### Exercise instructions
Output each line of the material exactly as it stands.
>> begin
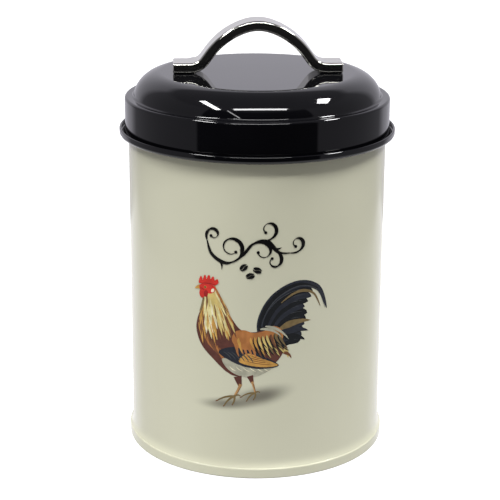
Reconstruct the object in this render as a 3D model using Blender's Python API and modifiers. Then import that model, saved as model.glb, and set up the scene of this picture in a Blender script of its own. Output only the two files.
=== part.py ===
"""Kitchen canister: a seamed steel can with a lift-off lid, a seal and a screwed-on strap handle.

Metres, +Z up. The origin is on the can's axis, at the plane it stands on. The handle runs along X
and the picture side of the can faces -Y. The lid, with everything fixed to it, lifts off along +Z.
"""
from math import cos, radians, sin

import bpy

# Driving dimensions
SEGMENTS = 48               # flats around each large turned piece
SMALL_SEGMENTS = 24         # flats around screws, washers and screw holes
SHEET = 0.0003              # thickness of the steel sheet
HALF = SHEET / 2
CAN_R = 0.0515              # outer radius of the can's wall
SEAM_R = 0.05275            # outer radius of the double seam at the foot
SEAM_HEIGHT = 0.0042
RIM_TOP = 0.1415            # top of the rolled rim around the mouth
RIM_CURL_R = 0.0013         # outer radius of the rolled rim's section
LID_TOP = 0.1524            # top face of the lid
LID_FLAT_R = 0.0382         # radius of the lid's flat top
SHOULDER_R = 0.01135        # radius of the lid's round shoulder
SHOULDER_TURN = 76          # degrees from the flat top to the foot of the shoulder
FILLET_R = 0.00097          # hollow corner between the shoulder and the ledge
SKIRT_R = 0.05283           # outer radius of the lid's skirt
CORNER_R = 0.001            # round corner between the ledge and the skirt
BEAD_R = 0.05513            # outer radius of the open bead
BEAD_LOW = 0.1277           # lowest point of the bead
BEAD_LIP_Z = 0.13015        # middle of the lip, rolled inwards on top of the bead
BEAD_LIP_R = 0.00048        # outer radius of the lip's section
STRAP_WIDTH = 0.013
STRAP_THICKNESS = 0.0040
STRAP_EDGE_R = 0.001
STRAP_TOP = 0.1731          # highest point of the handle
STRAP_HALF_LENGTH = 0.0335
ARCH_R = 0.0163             # handle's centre line: arch on top
ARCH_TURN = 18              # degrees
BEND_R = 0.028              # then a wider bend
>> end
### Output
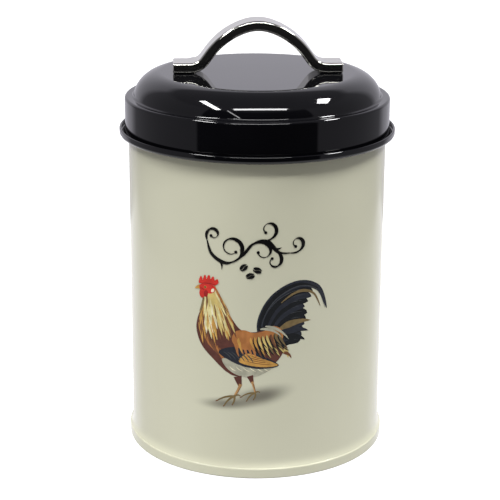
Reconstruct the object in this render as a 3D model using Blender's Python API and modifiers. Then import that model, saved as model.glb, and set up the scene of this picture in a Blender script of its own. Output only the two files.
=== part.py ===
"""Kitchen canister: a seamed steel can with a lift-off lid, a seal and a screwed-on strap handle.

Metres, +Z up. The origin is on the can's axis, at the plane it stands on. The handle runs along X
and the picture side of the can faces -Y. The lid, with everything fixed to it, lifts off along +Z.
"""
from math import cos, radians, sin

import bpy

# Driving dimensions
SEGMENTS = 48               # flats around each large turned piece
SMALL_SEGMENTS = 24         # flats around screws, washers and screw holes
SHEET = 0.0003              # thickness of the steel sheet
HALF = SHEET / 2
CAN_R = 0.0515              # outer radius of the can's wall
SEAM_R = 0.05275            # outer radius of the double seam at the foot
SEAM_HEIGHT = 0.0042
RIM_TOP = 0.1415            # top of the rolled rim around the mouth
RIM_CURL_R = 0.0013         # outer radius of the rolled rim's section
LID_TOP = 0.1524            # top face of the lid
LID_FLAT_R = 0.0382         # radius of the lid's flat top
SHOULDER_R = 0.01135        # radius of the lid's round shoulder
SHOULDER_TURN = 76          # degrees from the flat top to the foot of the shoulder
FILLET_R = 0.00097          # hollow corner between the shoulder and the ledge
SKIRT_R = 0.05283           # outer radius of the lid's skirt
CORNER_R = 0.001            # round corner between the ledge and the skirt
BEAD_R = 0.05513            # outer radius of the open bead
BEAD_LOW = 0.1277           # lowest point of the bead
BEAD_LIP_Z = 0.13015        # middle of the lip, rolled inwards on top of the bead
BEAD_LIP_R = 0.00048        # outer radius of the lip's section
STRAP_WIDTH = 0.013
STRAP_THICKNESS = 0.0040
STRAP_EDGE_R = 0.001
STRAP_TOP = 0.1731          # highest point of the handle
STRAP_HALF_LENGTH = 0.0335
ARCH_R = 0.0163             # handle's centre line: arch on top
ARCH_TURN = 18              # degrees
BEND_R = 0.028              # then a wider bend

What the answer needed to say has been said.